Is it a friend or just an acquaintance?
By Candela Xinkuang Muñoz
Do you remember how awkward it was when you realized that you weren’t vibing with the first group of people you talked to during Freshers’ week?
It’s a universal experience. On my very first day, I met three girls from different degrees. We did a scavenger hunt together, exchanged Instagrams, and promised to hang out the day after. Guess what? We didn’t. I don’t think the four of us have ever been together in the same room since.
This might even happen with people you talked to in the first months and hung out with for a while, to ultimately conclude that they are not the type of friends you want to stick with. And, you know what? It’s perfectly normal. It’s much better to acknowledge this and move on sooner rather than later: the longer you stay on the wrong train, the more expensive it becomes to return home.
You only need to be yourself to meet people who click with you. This sounds very cliché, yes. But I mean that forcing things and trying to fit a mold will never work out. If you stay authentic, you will attract people for who you are, not for who you pretend to be.

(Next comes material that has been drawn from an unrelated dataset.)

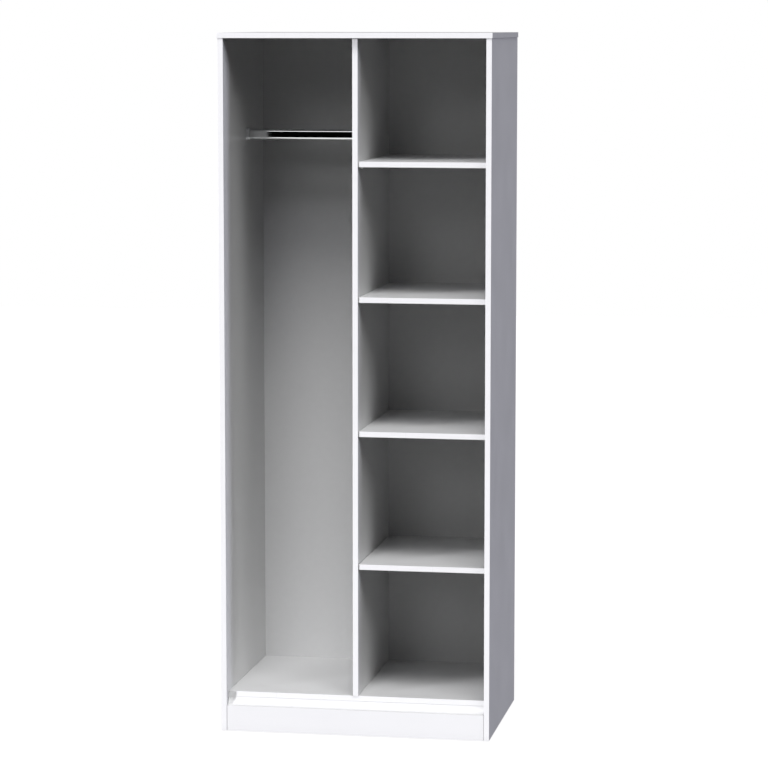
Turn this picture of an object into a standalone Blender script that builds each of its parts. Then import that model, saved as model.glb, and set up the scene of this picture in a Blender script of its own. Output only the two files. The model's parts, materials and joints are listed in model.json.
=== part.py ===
"""Open wardrobe: a hanging bay on the left and a bay with four loose shelves on the right.

Metres, +Z up. The origin is the middle of the footprint at floor level, and the open front faces -Y.
"""

import math

import bmesh
import bpy
from mathutils import Matrix, Vector

# Driving dimensions of the carcass.
HEIGHT = 1.970
TOP_WIDTH = 0.770
TOP_DEPTH = 0.530
BOARD = 0.015
TOP_SIDE_OVERHANG = 0.002
TOP_FRONT_OVERHANG = 0.003
DIVIDER_SETBACK = 0.020
SHELF_SETBACK = 0.024
BASE_TOP = 0.112
SHELF_PITCH = 0.376
SHELF_COUNT = 4
SHELF_CLEARANCE = 0.001
EDGE_ROUND = 0.0005
GAP = 0.0003

# The sheet behind both bays, held in a groove.
BACK_THICKNESS = 0.003
BACK_INSET = 0.007
BACK_BOTTOM = 0.020
GROOVE_DEPTH = 0.006

# The plinth: its front top edge is hollowed out up to the base panel.
PLINTH_SETBACK = 0.001
PLINTH_DEPTH = 0.030
PLINTH_END_GAP = 0.001
COVE_BOTTOM = 0.075
COVE_STEPS = 12

# The hanging rail, a flat-sided oval tube, and the sockets that hold its ends.
RAIL_HEIGHT = 0.030
RAIL_WIDTH = 0.015
RAIL_WALL = 0.0012
RAIL_BACK_FROM_FRONT = 0.2945
RAIL_Z = 1.680
OVAL_STEPS = 10
FLANGE_RIM = 0.0015
FLANGE_THICKNESS = 0.002
COLLAR_WALL = 0.0015
COLLAR_REACH = 0.010
RAIL_SCREW_RISE = 0.0075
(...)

That said, most times, these friends won’t come to you magically. You will need to step out of your way to meet them, whether it is by sitting next to some strangers at the cafeteria, asking if the seat in the study room is free, or summoning the courage to go to a Music Wednesday by yourself, it is key to remember that you don’t have anything to lose. It’s like traveling to a different country: you don’t care about looking ridiculous dancing on the street because nobody knows you, and you won’t see those people again.
After you’ve taken this first step and talked to someone, exchanged Instagrams, and maybe even made plans to grab coffee, congratulations! You’ve made a friend- just kidding. You’ve made an acquaintance. Call it networking.
The rest is easy. You will eventually see if you enjoy their company, their conversations, their humor, and if there is genuine reciprocated interest in getting to know each other. And that is when you know you’ve made a real friend. Not an acquaintance. A friend.
And if, in the end, you see that you are not vibing with them, don’t panic! Friendships evolve all the time in university (no dramas involved). We’re adults now, so welcome to adulthood, I guess.
the longer you stay on the wrong train, the more expensive it becomes to return home.
To conclude, I want to share the fundamental truth that real friends won’t come during the first year. If you go shopping when you’re hungry, you might grab the wrong things. In the first year, everybody wants to meet new people, find their crowd, and figure out where they fit in. But be patient. Keep trying. And, most importantly, stay true to who you are.